■ **Problem**: All of the material below is to be repeated exactly.

■ **Data extract**:

#####

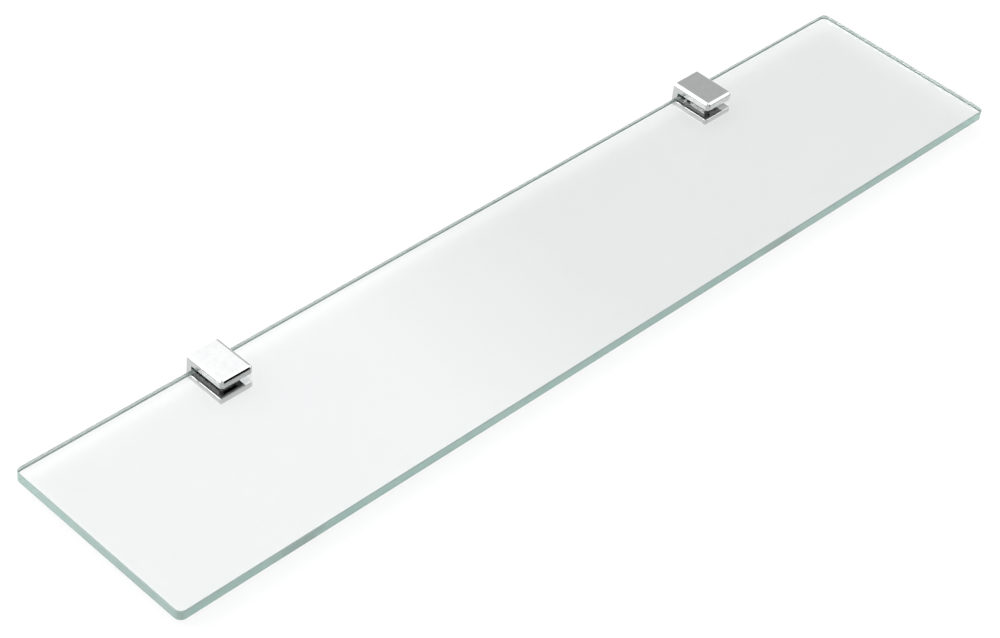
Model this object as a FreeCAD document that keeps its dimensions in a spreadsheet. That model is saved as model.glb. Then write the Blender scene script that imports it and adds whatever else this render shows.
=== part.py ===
import FreeCAD, Part
import os

import Sketcher

# A glass wall shelf that two clamp brackets hold by its back edge.
#
# Frame, in millimetres: +X runs along the shelf to the right as one faces the wall, +Y points into the
# wall and +Z up. The origin is on the wall, midway between the brackets and level with their screw holes.
#
# Each bracket is a C open to the front. The glass lies in its slot between an upper pad and a lower pad.
# The lower pad is bonded to a steel plate, which a set screw in the lower jaw presses up.

SIZES = [
    # the glass
    ("glass_length", 600),
    ("glass_depth", 120),
    ("glass_thick", 6),
    ("glass_corner_round", 4),
    ("glass_arris", 0.5),
    # where the brackets stand, from each end of the glass to the middle of its bracket
    ("bracket_inset", 120),
    # the C of the bracket
    ("bracket_width", 21),
    ("jaw_reach", 22.5),
    ("web_thick", 3.5),
    ("upper_jaw_thick", 4.7),
    ("lower_jaw_thick", 3.4),
    ("upper_corner_round", 2.3),
    ("upper_edge_round", 2),
    ("lower_corner_round", 1),
    ("lower_edge_round", 0.7),
    ("lip_round", 0.6),
    # the countersunk hole for the wall screw
    ("wall_hole_radius", 2),
    ("wall_head_radius", 3.6),
    # the soft pads
    ("upper_pad_thick", 0.5),
    ("upper_pad_inset", 0.7),
    ("lower_pad_thick", 1.5),
    ("lower_pad_inset", 0.3),
    ("pad_corner_round", 1),
    # the buffers that keep the back edge of the glass off the bracket
    ("glass_gap", 1),
    ("buffer_radius", 2),
    ("buffer_offset", 6.5),
    # the plate under the lower pad and the recess that it sinks into
    ("plate_thick", 1.5),
    ("plate_proud", 1),
    ("recess_wall", 5),
    ("plate_clearance", 0.2),
    ("clamp_travel", 0.7),
    ("recess_spare", 0.1),
    # the set screw, with its point on the plate and its socket facing down
    ("screw_radius", 1.95),
    ("screw_clearance", 0.05),
    ("screw_length", 2.5),
    ("thread_pitch", 0.7),
    ("thread_depth", 0.4),
    ("hole_chamfer", 0.3),
    ("socket_across_flats", 2),
    ("socket_depth", 1.4),
]

NEAR = 1e-4  # how far apart two coordinates may lie and still count as the same

# Heights, from the middle of the slot, which is level with the wall screw.
HALF_SLOT = "(sizes.upper_pad_thick + sizes.glass_thick + sizes.lower_pad_thick + sizes.plate_proud) / 2"
BRACKET_TOP = f"({HALF_SLOT} + sizes.upper_jaw_thick)"
SLOT_TOP = f"({HALF_SLOT})"
GLASS_TOP = f"({HALF_SLOT} - sizes.upper_pad_thick)"
GLASS_BOTTOM = f"({GLASS_TOP} - sizes.glass_thick)"
PLATE_TOP = f"({GLASS_BOTTOM} - sizes.lower_pad_thick)"
PLATE_BOTTOM = f"({PLATE_TOP} - sizes.plate_thick)"
SLOT_BOTTOM = f"(-{HALF_SLOT})"
RECESS_DEPTH = "(sizes.plate_thick - sizes.plate_proud + sizes.clamp_travel + sizes.recess_spare)"
BRACKET_BOTTOM = f"(-({HALF_SLOT} + sizes.lower_jaw_thick))"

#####

■ **Result for this task**:
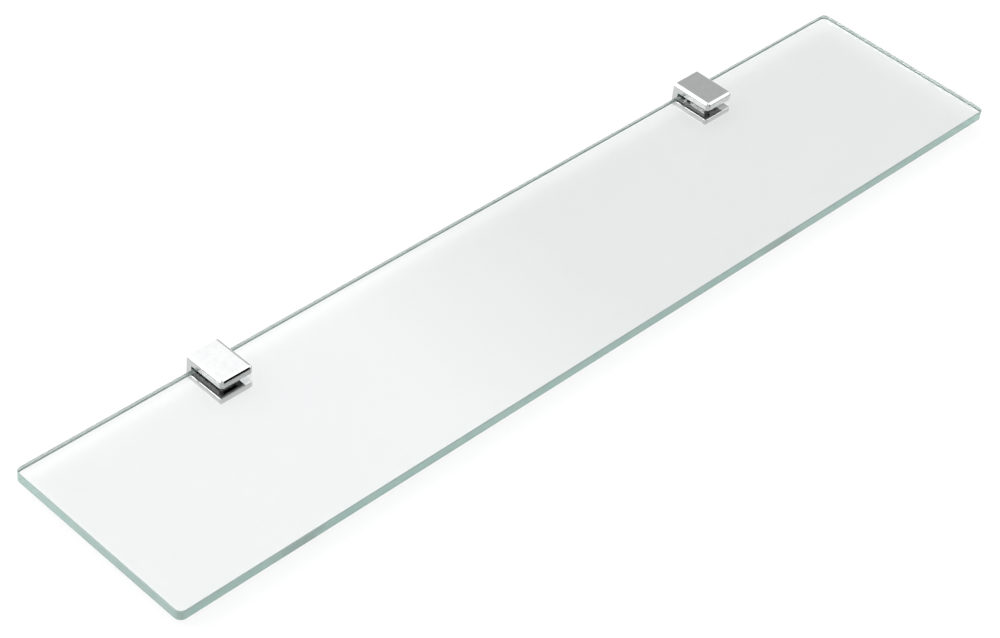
Model this object as a FreeCAD document that keeps its dimensions in a spreadsheet. That model is saved as model.glb. Then write the Blender scene script that imports it and adds whatever else this render shows.
=== part.py ===
import FreeCAD, Part
import os

import Sketcher

# A glass wall shelf that two clamp brackets hold by its back edge.
#
# Frame, in millimetres: +X runs along the shelf to the right as one faces the wall, +Y points into the
# wall and +Z up. The origin is on the wall, midway between the brackets and level with their screw holes.
#
# Each bracket is a C open to the front. The glass lies in its slot between an upper pad and a lower pad.
# The lower pad is bonded to a steel plate, which a set screw in the lower jaw presses up.

SIZES = [
    # the glass
    ("glass_length", 600),
    ("glass_depth", 120),
    ("glass_thick", 6),
    ("glass_corner_round", 4),
    ("glass_arris", 0.5),
    # where the brackets stand, from each end of the glass to the middle of its bracket
    ("bracket_inset", 120),
    # the C of the bracket
    ("bracket_width", 21),
    ("jaw_reach", 22.5),
    ("web_thick", 3.5),
    ("upper_jaw_thick", 4.7),
    ("lower_jaw_thick", 3.4),
    ("upper_corner_round", 2.3),
    ("upper_edge_round", 2),
    ("lower_corner_round", 1),
    ("lower_edge_round", 0.7),
    ("lip_round", 0.6),
    # the countersunk hole for the wall screw
    ("wall_hole_radius", 2),
    ("wall_head_radius", 3.6),
    # the soft pads
    ("upper_pad_thick", 0.5),
    ("upper_pad_inset", 0.7),
    ("lower_pad_thick", 1.5),
    ("lower_pad_inset", 0.3),
    ("pad_corner_round", 1),
    # the buffers that keep the back edge of the glass off the bracket
    ("glass_gap", 1),
    ("buffer_radius", 2),
    ("buffer_offset", 6.5),
    # the plate under the lower pad and the recess that it sinks into
    ("plate_thick", 1.5),
    ("plate_proud", 1),
    ("recess_wall", 5),
    ("plate_clearance", 0.2),
    ("clamp_travel", 0.7),
    ("recess_spare", 0.1),
    # the set screw, with its point on the plate and its socket facing down
    ("screw_radius", 1.95),
    ("screw_clearance", 0.05),
    ("screw_length", 2.5),
    ("thread_pitch", 0.7),
    ("thread_depth", 0.4),
    ("hole_chamfer", 0.3),
    ("socket_across_flats", 2),
    ("socket_depth", 1.4),
]

NEAR = 1e-4  # how far apart two coordinates may lie and still count as the same

# Heights, from the middle of the slot, which is level with the wall screw.
HALF_SLOT = "(sizes.upper_pad_thick + sizes.glass_thick + sizes.lower_pad_thick + sizes.plate_proud) / 2"
BRACKET_TOP = f"({HALF_SLOT} + sizes.upper_jaw_thick)"
SLOT_TOP = f"({HALF_SLOT})"
GLASS_TOP = f"({HALF_SLOT} - sizes.upper_pad_thick)"
GLASS_BOTTOM = f"({GLASS_TOP} - sizes.glass_thick)"
PLATE_TOP = f"({GLASS_BOTTOM} - sizes.lower_pad_thick)"
PLATE_BOTTOM = f"({PLATE_TOP} - sizes.plate_thick)"
SLOT_BOTTOM = f"(-{HALF_SLOT})"
RECESS_DEPTH = "(sizes.plate_thick - sizes.plate_proud + sizes.clamp_travel + sizes.recess_spare)"
BRACKET_BOTTOM = f"(-({HALF_SLOT} + sizes.lower_jaw_thick))"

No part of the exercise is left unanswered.